Caleb Kilian is another big-time strike-thrower who is learning to deal with an uptick in his stuff, particularly velocity that has jumped from low 90s to mid-90s while occasionally touching triple digits. As Sahadev Sharma noted in The Athletic, Killian has worked with I-Cubs pitching coach Ron Villone to correct some mechanical flaws that have cropped up this season and caused some command issues.
“He’s in a great place physically and mentally,” Breslow said of Kilian. “You know, there’s pressure that comes with being a kind of highly touted pitching prospect and getting to the big leagues and maybe things not going as exactly as planned. But I think, even like the All-Star break gave him the chance just to catch his breath coming back. And it’s just getting back to kind of his identity.
“We tried to simplify things for him, and said kind of, ‘Caleb, when you’re at your best, who are you?’ And the answer was like, ‘I’m a guy who pounds the strike zone with a really heavy sinker.'”
It feels like the Cubs have a really good handle on what they need to do to push Kilian and Wesneski forward, but righty Ben Brown still has a bit of mystery about him. His fastball sits around 95 and can touch 98, then he’s got a power slider and a curveball, though evaluators believe he needs a changeup to beat lefties and maintain a starting role.
“Obviously, we have in front of us the goal of keeping him healthy, keeping him developing, but we also saw some development opportunities,” Breslow explained. “And we’re not going to be the first organization to say, ‘Hey, he would benefit from adding a changeup or separating the breaking balls.’ But, I think we’ve demonstrated some success in those endeavors.”
The Cubs have most certainly had developmental success when it comes to making delivery changes, with Effross dropping down to sidearm being the most famous of late. Ryan Jensen‘s shortened arm stroke is another and I think we’ll hear more about Kohl Franklin reworking his repertoire over the offseason. Elbow surgery kept us from hearing more about Codi Heuer working to differentiate his fastballs, but that’s something to watch in the future.
For Brown, however, it sounds like the folks on the pitching side are still trying to figure out exactly which tack to take.
“Intuitively, a lot of people think changeup,” Breslow added. “But that doesn’t have to be the only way.”
While honing the offspeed stuff is the most obvious tweak, it’s not as simple as it sounds. As we’ve seen from Adbert Alzolay, Justin Steele, and others throughout the organization, it can take a long time to get a feel for the change and it may never really work. Steele has spoken about working on that pitch some more in the offseason, so maybe he and Brown can get together at camp to swap secrets.
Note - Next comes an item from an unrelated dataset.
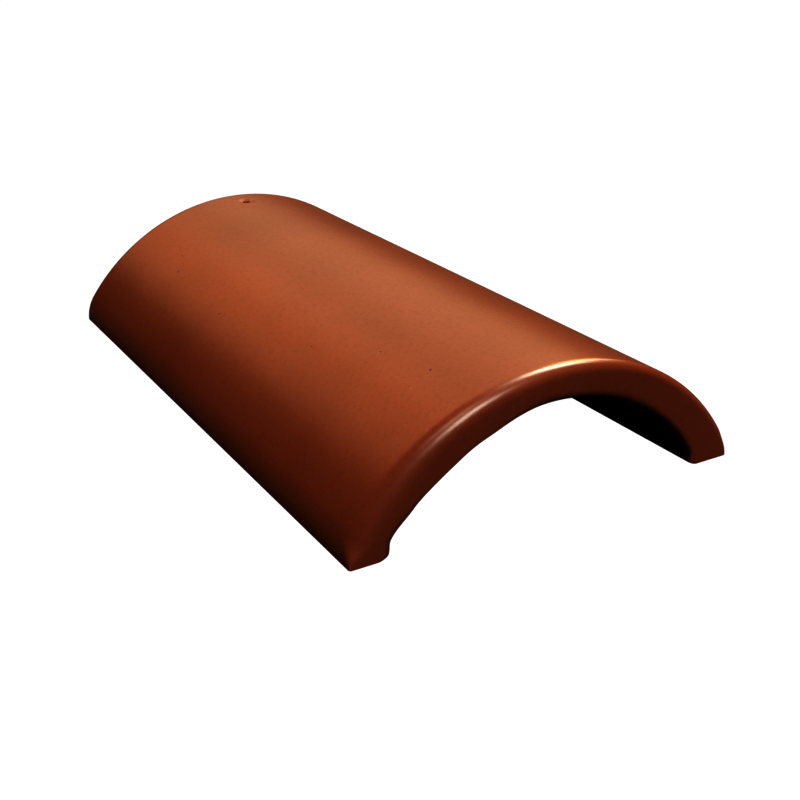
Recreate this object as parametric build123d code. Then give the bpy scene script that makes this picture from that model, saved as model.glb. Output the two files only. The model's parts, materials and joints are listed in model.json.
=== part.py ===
from build123d import *
import os

# Overall size of the tile, in mm
tile_length = 407.0        # front end to nailed end
tile_width = 250.0         # over the outsides of the two feet
tile_height = 81.0         # feet to the top of the crown

# Outer curve of the arch
foot_upright = 1.0         # straight outer side above each foot
shoulder_radius = 30.0     # curve from the upright side into the crown

# Wall of the arch
crown_thickness = 21.5     # at the top of the arch
foot_width = 27.0          # across each foot, with its rounded inner corner
inner_upright = 4.5        # inner side above each foot, up to the curve
inner_shoulder = 6.0       # curve from the inner side into the soffit

# Edges
front_rim_radius = 7.0     # rounded outer edge of the front end
front_inner_radius = 6.0   # rounded inner edge of the front end
back_edge_radius = 1.5     # outer and inner edges of the nailed end
foot_inner_radius = 1.5    # inner corner along each foot

# Nail hole
nail_hole_diameter = 6.0
nail_hole_from_back = 21.5 # nailed end to the middle of the hole
dish_diameter = 13.0       # shallow dish round the mouth of the hole
dish_depth = 1.6

edge_tolerance = 0.001     # how near an edge lies to the plane or curve that it belongs to

# The origin is on the floor under the middle of the tile, and the front end faces -Y
half_width = tile_width / 2
inner_half_width = half_width - foot_width
inner_height = tile_height - crown_thickness
front_end = -tile_length / 2
back_end = tile_length / 2
section_plane = Plane(origin=(0, front_end, 0), x_dir=(1, 0, 0), z_dir=(0, -1, 0))


def arch(half_span, upright, shoulder, height):
    # Three-centred arch: upright side, shoulder arc and crown arc, each tangent to the next
    reach = half_span - shoulder
    rise = height - upright
    crown = (reach ** 2 + rise ** 2 - shoulder ** 2) / (2 * (rise - shoulder))
    crown_centre = height - crown
    # The crown arc meets the shoulder arc on the line through their two centres
    share = crown / (crown - shoulder)
    meet = (reach * share, crown_centre + (upright - crown_centre) * share)
    with BuildLine() as outline:
        Line((half_span, 0), (half_span, upright))
        TangentArc((half_span, upright), meet, tangent=(0, 1))
        ThreePointArc(meet, (0, height), (-meet[0], meet[1]))
        TangentArc((-half_span, upright), (-meet[0], meet[1]), tangent=(0, 1))
        Line((-half_span, upright), (-half_span, 0))
        Line((-half_span, 0), (half_span, 0))
    return make_face(outline.line.edges())


def outer_section():
    return arch(half_width, foot_upright, shoulder_radius, tile_height)


def inner_section():
    return arch(inner_half_width, inner_upright, inner_shoulder, inner_height)


def end_edges(solid, section, end):
    # Edges of one end that follow a section's outline, without those of the base
    outline = Pos(0, end - front_end, 0) * (section_plane * section.face().outer_wire())
    chosen = []
    for edge in solid.edges():
        middle = edge @ 0.5
        start = edge @ 0
        on_end = abs(middle.Y - end) < edge_tolerance and abs(start.Y - end) < edge_tolerance
        if on_end and middle.Z > edge_tolerance and outline.distance_to(middle) < edge_tolerance:
            chosen.append(edge)
    return chosen


def foot_rounding(wall):
    # What the rounded inner corners take off the section, run along both feet
    corners = []
    for corner in wall.vertices():
        if abs(corner.Y) < edge_tolerance and abs(abs(corner.X) - inner_half_width) < edge_tolerance:
            corners.append(corner)
    waste = wall - fillet(corners, foot_inner_radius)
    return extrude(section_plane * waste, amount=-tile_length)


def nail_hole():
    # A round hole down through the crown, opening in a shallow dish
    centre_y = back_end - nail_hole_from_back
    dish_radius = dish_diameter / 2
    ball_radius = (dish_radius ** 2 + dish_depth ** 2) / (2 * dish_depth)
    ball_height = tile_height - dish_depth + ball_radius
    drill = Cylinder(nail_hole_diameter / 2, 2 * tile_height)
    ball = Sphere(ball_radius)
    return Pos(0, centre_y, tile_height) * drill + Pos(0, centre_y, ball_height) * ball


def ridge_tile():
    outside = outer_section()
    hollow = inner_section()
    wall = outside - hollow
    tile = extrude(section_plane * wall, amount=-tile_length)
    tile = fillet(end_edges(tile, outside, front_end), front_rim_radius)
    tile = fillet(end_edges(tile, outside, back_end), back_edge_radius)
    tile = fillet(end_edges(tile, hollow, front_end), front_inner_radius)
    tile = fillet(end_edges(tile, hollow, back_end), back_edge_radius)
    return tile - foot_rounding(wall) - nail_hole()


os.makedirs("parts", exist_ok=True)
export_step(ridge_tile(), "parts/ridge_tile.step")
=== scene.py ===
import bpy
import json
import math
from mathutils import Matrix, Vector, noise


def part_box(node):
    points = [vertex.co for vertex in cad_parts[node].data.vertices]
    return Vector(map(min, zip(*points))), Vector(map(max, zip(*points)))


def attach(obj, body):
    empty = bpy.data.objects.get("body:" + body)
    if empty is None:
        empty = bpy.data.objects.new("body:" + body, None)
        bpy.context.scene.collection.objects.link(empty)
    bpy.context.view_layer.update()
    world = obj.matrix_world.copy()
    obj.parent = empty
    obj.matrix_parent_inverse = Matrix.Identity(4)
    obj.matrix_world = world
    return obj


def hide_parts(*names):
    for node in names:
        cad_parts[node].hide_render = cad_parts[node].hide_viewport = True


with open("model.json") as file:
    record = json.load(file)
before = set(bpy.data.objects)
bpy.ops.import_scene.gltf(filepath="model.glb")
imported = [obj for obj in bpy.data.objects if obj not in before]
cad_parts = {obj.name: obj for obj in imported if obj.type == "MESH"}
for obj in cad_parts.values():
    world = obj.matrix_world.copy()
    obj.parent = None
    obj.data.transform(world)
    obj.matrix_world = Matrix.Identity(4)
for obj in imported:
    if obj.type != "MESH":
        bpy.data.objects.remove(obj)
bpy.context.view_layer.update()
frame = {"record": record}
print("frame loaded")

# Sizes that the solid already has come from the frame
nodeLow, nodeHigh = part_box("ridge_tile")
halfWidth = nodeHigh.x
height = nodeHigh.z
frontEnd = nodeLow.y
backEnd = nodeHigh.y
nailHole = next(m for m in frame["record"]["mounts"] if m["name"] == "nail_hole")
holeY = nailHole["pos_m"][1]
holeRadius = nailHole["dims"]["r_mm"] / 1000

# Shape of the tile, in metres
tileShape = {
    "outerUpright": 0.001,       # straight outer side above each foot
    "outerShoulder": 0.030,      # curve from there into the crown
    "crownThickness": 0.0215,
    "footWidth": 0.027,
    "innerUpright": 0.0045,
    "innerShoulder": 0.006,
    "footCorner": 0.0015,        # rounded inner corner of each foot
    "rimLeft": 0.0103,           # rounding of the front end low on the left side
    "rimRight": 0.005,           # the same on the right side
    "rimLeftX": -0.110,          # where the one and the other are reached, across the tile
    "rimRightX": 0.060,
    "toeRadius": 0.0015,         # rounding of the front end where a foot meets the floor
    "toeHeight": 0.014,          # how far up the foot that rounding grows to the full one
    # Rounding of the front end's inner edge: place across the tile and radius, from the left foot
    "innerRim": [(-0.098, 0.010), (-0.086, 0.006), (-0.070, 0.003), (-0.045, 0.003),
                 (-0.010, 0.0075), (0.030, 0.006), (0.098, 0.003)],
    "backEdgeRadius": 0.0015,
    "settleLength": 0.040,       # from the front end, where the rows have evened out
    "dishRadius": 0.0065,        # shallow dish round the mouth of the nail hole
    "dishDepth": 0.0016,
    "waveDepth": 0.00016,        # gentle unevenness of the coated face
    "waveLength": 0.055,
    "waveStretch": 0.6,          # below 1 the unevenness is drawn out along the tile
    "broadWave": 0.4,            # shares of the broad and of the fine unevenness
    "fineWave": 0.1,
    "fineWaveLength": 0.3,       # as a share of waveLength
    "waveHeights": (0.001, 0.012),   # above the floor, where it begins and where it is full
    "underDepth": 0.0003,        # the same for the underside
    "underLength": 0.022,
    "underStretch": 0.5,
    "underHeights": (0.004, 0.015),
    "raggedDepth": 0.0006,       # uneven inner edge of the front end
    "raggedLength": 0.014,
    "raggedWidth": 0.012,        # how far back from the front end it reaches
    "fineShift": (7, 3, 1),      # where the noises start, so that no two are alike
    "underShift": (3, 9, 2),
    "raggedShift": (5, 5, 5),
}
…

To me, the most promising through line here — and it’s one that extends to other pitchers in the org — is that the Cubs are finding guys with stuff and then working to figure out how to harness it. That’s distinctly different from the previous strategy of trying to squeeze every ounce of potential out of pitchers whose ceilings were a fair bit lower.
Now all that’s left is for these guys to all come up to Chicago and shove. Pretty simple, right?